Tight upper bounds on the hop domination number of triangle-free graphs
Shinya Fujita, Boram Park
TL;DR
The paper studies hop domination in triangle-free graphs, establishing a tight upper bound of $\gamma_h(G) \le \frac{2n}{5}$ for connected triangle-free graphs with $\delta(G)\ge 2$ and $n\ge 15$, with the bound shown to be tight. It develops a framework linking hop domination to the standard domination parameter via the transformation $G^*=Dist(G:2)$ and uses a minimal-counterexample argument with structural analysis around cut-edges and pendant 4-cycles to prove the bound.
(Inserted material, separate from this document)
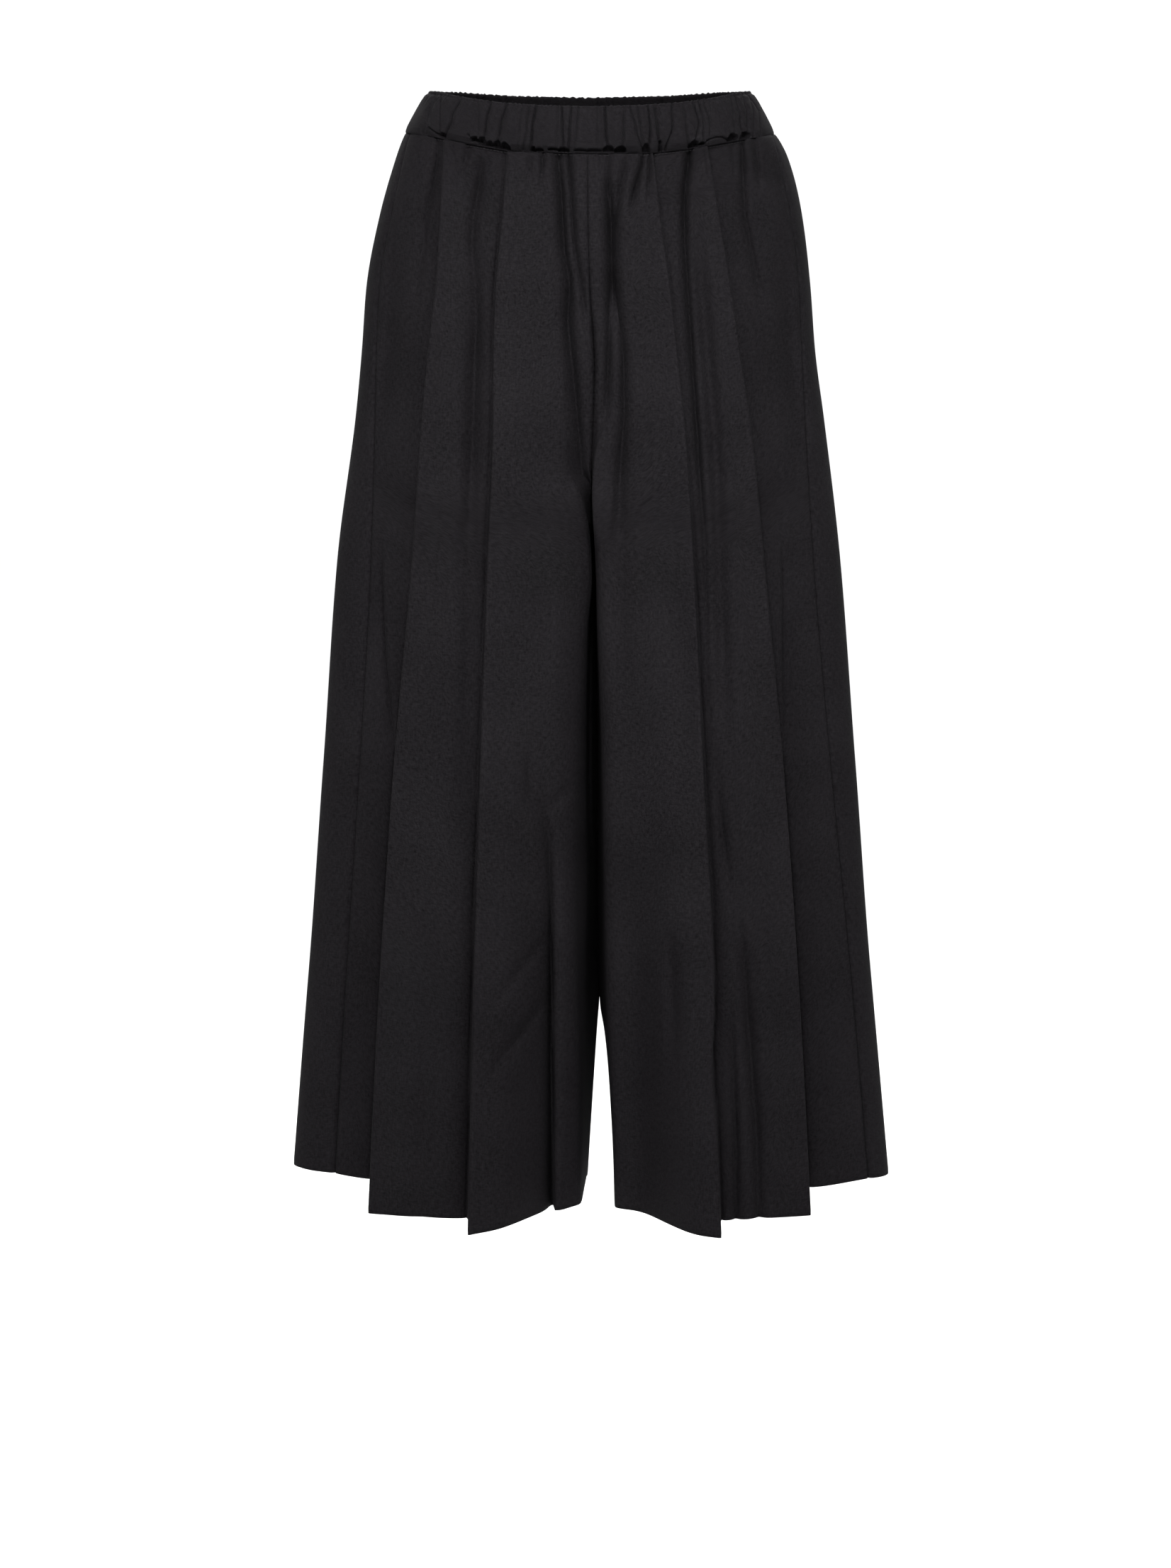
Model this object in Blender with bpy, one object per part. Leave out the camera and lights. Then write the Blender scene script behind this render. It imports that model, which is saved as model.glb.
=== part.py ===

Additional results provide refined bounds when the graph contains a Hamiltonian path or cycle. It concludes with an open problem regarding hop domination under large girth, proving $f(n,4)=\frac{2n}{5}$ and leaving $r\ge 5$ cases open for future work.
Abstract
For a graph $G$, a subset $S$ of $V(G)$ is a {\it hop dominating set} of $G$ if every vertex not in $S$ has a $2$-step neighbor in $S$. The {\it hop domination number}, $γ_h(G)$, of $G$ is the minimum cardinality of a hop dominating set of $G$. In this paper, we show that for a connected triangle-free graph $G$ with $n\ge 15$ vertices, if $δ(G)\ge 2$, then $γ_h(G)\le \frac{2n}{5}$, and the bound is tight. We also give some tight upper bounds on $γ_h(G)$ for {triangle-free} graphs $G$ that contain a Hamiltonian path or a Hamiltonian cycle.